Recently I've been exploring the idea of fasting.
Did you know it's actually a requirement to fast when you're a Christian?
"When you fast, do not look somber as the hypocrites do, for they disfigure their faces to show others they are fasting. Truly I tell you, they have received their reward in full. But when you fast, put oil on your head and wash your face, so that it will not be obvious to others that you are fasting, but only to your Father, who is unseen; and your Father, who sees what is done in secret, will reward you." Matthew 6: 16-18
Campus Community, my school's church service on Wednesday nights, read this verse last week. The verse has stayed with me because it seems like such a basic rule, 'don't boast about your spiritual life', but I struggle with boasting on a daily basis.
I laughed because I was studying a verse on fasting and how it ought to be an intimate thing between you and your Creator, but I had been fasting all week and telling everyone.
If you do a good deed in secret, God still sees it. Nothing can be hidden from Him. But we still desire to tell people and get praise for it. Now, I believe it is healthy as believers to share our testaments of faith and our Jesus stories, but we shouldn't expect praise for every good thing. After all, what is man's praise compared to God's praise? Man will always let us down, but the Lord's love will never cease nor waver. So why should I focus on telling a cute boy that I'm 'super religious' and 'fasting for Jesus' when I can tell the creator of all the cute boys that, and I can go to Him for help?
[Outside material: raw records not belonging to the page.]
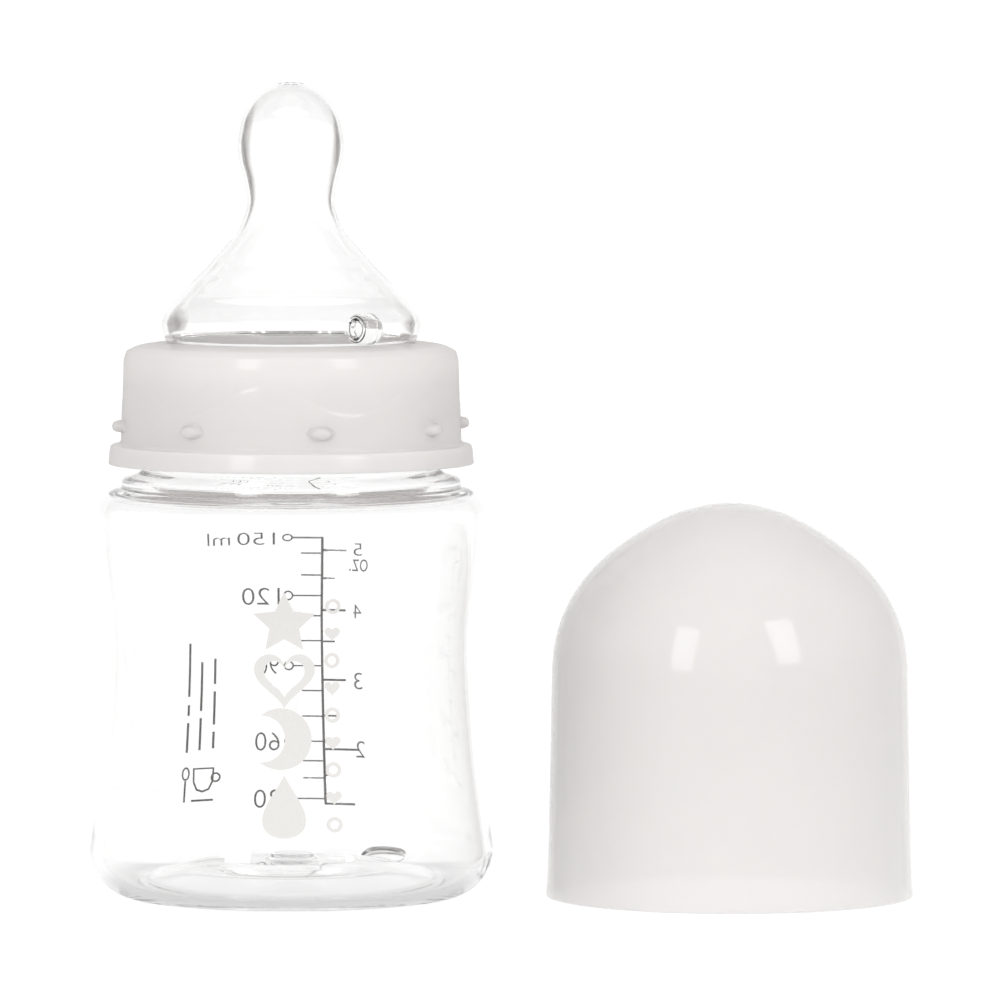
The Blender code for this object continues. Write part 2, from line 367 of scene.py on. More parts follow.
def clear_look(name, edge_shade_stops, ior, dullest, flat, drift=0.0):
    """Clear plastic or silicone, darker where an upright wall is seen edge-on.

    edge_shade_stops give the wall's tint, from face-on to edge-on; its dark edge-on end is painted
    shade, which stands in for the dark studio seen through the wall at a slant. dullest is the
    roughness of its dullest patches. The higher flat is, the nearer to level a wall has to be to lose
    its painted dark edge. drift makes the painted dark edges wider and narrower from place to place.
    """
    n = new_material(name)
    normal = n.add("SeparateXYZ", Vector=n.add("NewGeometry").outputs["Normal"])
    level = n.math("POWER", n.math("ABSOLUTE", normal.outputs["Z"]), flat)
    upright = n.math("SUBTRACT", 1.0, level)
    wander = n.ramp(n.noise(70.0, 1.0), -drift, drift, 0.35, 0.65)
    # painted shade: the tint darkens where an upright wall is seen edge-on, for the dark studio seen
    # through it
    edge = n.math("MULTIPLY_ADD", n.facing(), upright, wander)
    stops = [(place, (v, v**GREEN_POWER, v**BLUE_POWER)) for place, v in edge_shade_stops]
    surface = n.add(
        "BsdfPrincipled",
        IOR=ior,
        Transmission_Weight=1.0,
        Base_Color=n.colours(edge, stops),
        Roughness=n.ramp(n.noise(60.0, 4.0), 0.0, dullest, 0.3, 0.7),
        Normal=n.bump(n.noise(110.0, 2.0), CLEAR_RIPPLE),
    )
    return n.finish(surface)


def milky_look(name, light, dark, through, glow):
    """Milky plastic or silicone: scatters most light, passes some, with a soft moulded gloss.

    through gives how much goes straight through, from face-on to edge-on, where only the thin wall is
    seen. glow is the share of the scattered light that comes out on the other side.
    """
    n = new_material(name)
    tone = n.colours(n.noise(45.0, 5.0, (1, 1, 0.5)), [(0.3, dark), (0.7, light)])
    surface = n.add(
        "BsdfPrincipled",
        IOR=1.49,
        Base_Color=tone,
        Subsurface_Weight=0.85,
        Subsurface_Radius=(1.0, 0.96, 0.92),
        Subsurface_Scale=0.001,
        Roughness=n.ramp(n.noise(900.0, 2.0), 0.04, 0.07, 0.3, 0.7),
        Normal=n.bump(n.noise(160.0, 3.0), MILKY_RIPPLE),
    )
    scatter = n.mix_shaders(glow, surface, n.add("BsdfTranslucent", Color=tone))
    share = n.colours(n.facing(), through)
    return n.finish(n.mix_shaders(share, scatter, n.add("BsdfTransparent")))


def ink_look(name, colour, speckle):
    """Printed ink, slightly uneven in cover and sheen. Its thin spots are speckle times as light."""
    n = new_material(name)
    lighter = tuple(min(1.0, c * speckle) for c in colour)
    surface = n.add(
        "BsdfPrincipled",
        Base_Color=n.colours(n.noise(2500.0, 3.0), [(0.45, colour), (0.75, lighter)]),
        Roughness=n.ramp(n.noise(1500.0), 0.45, 0.65),
        Normal=n.bump(n.noise(1800.0), INK_GRAIN),
    )
    return n.finish(surface)


PLASTIC = {"ior": 1.49, "dullest": 0.03, "flat": 6.0}
RUBBER = {"ior": 1.41, "dullest": 0.04, "flat": 2.0}
# The last, edge-on stops of each clear look are painted shade, for the dark studio seen through a
# slanted wall
CLEAR_PLASTIC = clear_look(
    "clear_polypropylene",
    [(0.0, 0.99), (0.6, 0.98), (0.8, 0.93), (0.93, 0.86), (1.0, 0.5)],
    **PLASTIC,
)
CLEAR_INSIDE = clear_look(
    "clear_polypropylene_inside",
    [(0.0, 0.985), (0.6, 0.98), (0.85, 0.85), (1.0, 0.5)],
    drift=0.08,
    **PLASTIC,
)
SILICONE = clear_look(
    "clear_silicone",
    [(0.0, 0.99), (0.6, 0.96), (0.8, 0.7), (1.0, 0.2)],
    **RUBBER,
)
SILICONE_INSIDE = clear_look(
    "clear_silicone_inside",
    [(0.0, 0.985), (0.53, 0.97), (0.62, 0.4), (0.7, 0.06), (1.0, 0.02)],
    drift=0.14,
    **RUBBER,
)
RING_THROUGH = [(0.0, 0.03), (0.6, 0.01), (1.0, 0.0)]
MILKY_RING = milky_look("milky_ring", (0.88, 0.865, 0.857), (0.865, 0.848, 0.842), RING_THROUGH, 0.6)
# Painted shade: the lugs get a darker copy of the ring's look, against the extra light that they catch
# and scatter
MILKY_LUG_PAINTED_SHADE = milky_look("milky_lug_painted_shade", (0.78, 0.765, 0.757), (0.765, 0.748, 0.742), RING_THROUGH, 0.6)
MILKY_FLANGE = milky_look(
    "milky_silicone",
    (0.96, 0.95, 0.945),
    (0.94, 0.93, 0.925),
    [(0.0, 0.05), (1.0, 0.05)],
    0.5,
)
MILKY_CAP = milky_look(
    "milky_cap",
    (0.77, 0.76, 0.75),
    (0.755, 0.74, 0.735),
    [(0.0, 0.28), (0.5, 0.26), (0.66, 0.22), (0.8, 0.4), (0.9, 0.6), (1.0, 0.7)],
    0.4,
)
DARK_INK = ink_look("dark_ink", (0.10, 0.09, 0.085), 2.0)
PALE_INK = ink_look("pale_ink", (0.51, 0.50, 0.485), 1.04)


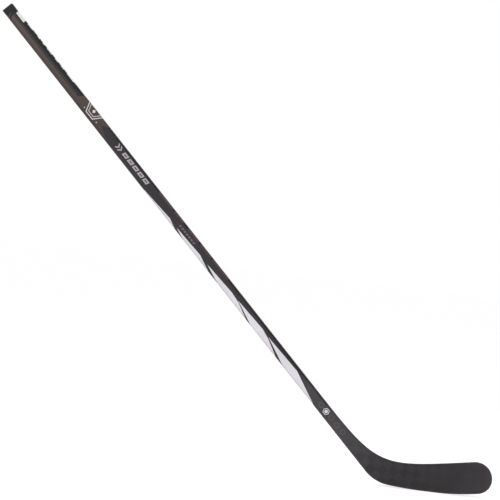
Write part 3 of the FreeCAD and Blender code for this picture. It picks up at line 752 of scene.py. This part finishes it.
# Spread tow: wide flat carbon tapes woven one over, one under, at 45 degrees to the ice. Where one
# direction lies on top the cloth looks light, where the other does it looks dark.
TAPE = 0.0194
TAPE_SHIFT = (0.004, -0.153)   # where the weave lies on the blade, in widths of a tape
spread_tow, given, put = new_effect(
    "spread_tow", [("Place", "Vector", None), ("Tape", "Float", TAPE)], ["Over", "Patch", "Fibre"])
rising = along_axis(spread_tow, given["Place"], Vector((1, 0, 1)).normalized())
falling = along_axis(spread_tow, given["Place"], Vector((1, 0, -1)).normalized())
tape_row = maths(spread_tow, "ADD", maths(spread_tow, "DIVIDE", rising, given["Tape"]), TAPE_SHIFT[0])
tape_column = maths(spread_tow, "ADD", maths(spread_tow, "DIVIDE", falling, given["Tape"]), TAPE_SHIFT[1])
row_wave = maths(spread_tow, "COSINE", maths(spread_tow, "MULTIPLY", tape_row, math.pi))
column_wave = maths(spread_tow, "COSINE", maths(spread_tow, "MULTIPLY", tape_column, math.pi))
over = add_node(spread_tow, "MapRange", {"Value": maths(spread_tow, "MULTIPLY", row_wave, column_wave),
                                         "From Min": -0.07, "From Max": 0.07},
                interpolation_type="SMOOTHSTEP").outputs["Result"]
patch_place = add_node(spread_tow, "CombineXYZ", {"X": maths(spread_tow, "ROUND", tape_row),
                                                  "Y": maths(spread_tow, "ROUND", tape_column)})
patch = add_node(spread_tow, "TexWhiteNoise", {"Vector": patch_place.outputs[0]}).outputs["Value"]
fibres = []
for fine, coarse in ((tape_row, tape_column), (tape_column, tape_row)):
    lines = add_node(spread_tow, "CombineXYZ", {"X": maths(spread_tow, "MULTIPLY", fine, 46.0),
                                                "Y": maths(spread_tow, "MULTIPLY", coarse, 1.6)})
    noise = add_node(spread_tow, "TexNoise", {"Vector": lines.outputs[0], "Scale": 1.0, "Detail": 3.0})
    fibres.append(noise.outputs["Fac"])
fibre = blended(spread_tow, over, *fibres)
spread_tow.links.new(over, put.inputs["Over"])
spread_tow.links.new(patch, put.inputs["Patch"])
spread_tow.links.new(fibre, put.inputs["Fibre"])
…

Jesus says 'they will receive their reward in full' meaning that all the hypocrites wanted was man's praise. They aimed low. But God's reward is eternal life. What more could anyone yearn for?
So, yeah- I fasted last week. I did what is called the 'Daniel fast' and ate only what Daniel would have eaten, not a full fast, but a fast nonetheless. But, since I'm not near perfect, or even good in God's eyes, I slipped up. I prayed every day when I was craving hot chocolate or some goldfish. I began not running to food, but to Him. But when a friends wanted to get a doughnut or pizza, I went along with them because I value community in my life right now. I justified breaking my fast with God to talk to the people He has so kindly put in my life.
I think that's another reason we shouldn't boast about fasting. We are human and we will screw up. Along with fasting some unhealthy food, I also fasted online shopping.
I realized that this past week that whenever I was stressed I ran to food or to my computer for comfort, but not my Heavenly Father. I literally have the Creator and Comforter of the universe in my corner, but I would rather look at dresses online when I'm sad.
Guys, it worked. Not only is my wallet breathing easy now, but so is my soul.
I didn't get reborn or come to God's feet in a dream or anything, I just readjusted my routine. When I sat at my desk, I didn't reach for the bag of chips and scroll through the Halloween sales. I opened my Bible and studied His word.
I learned what was sustaining to me. I'll get over hunger and I'll forget what meat tastes like. Clothes wear out and beauty products run out. But the Word of God that was documented two thousand years ago still applies to me everyday and carries me through my life more than a brownie or a new pair of shoes ever could.
I think one of the reasons I had so much success with my 'fast', even if I cut some corners, was because I knew I was going to struggle and slip up. I also knew that every time I went to God, He wouldn't see me as a mess or a hypocrite, but as His child whom He loves without fail.
I realized this past week how much my soul longs to be fed, or my mind to be put at ease, but I wasn't really helping the problem, just numbing it for a bit. Now that I've seen the difference from calling on the Lord to gain strength and calling on Him out of duty, I know how much He can fulfill me and others way more than food or clothes ever could. It's funny. We think that we need those basic items to survive, but we really just need Jesus.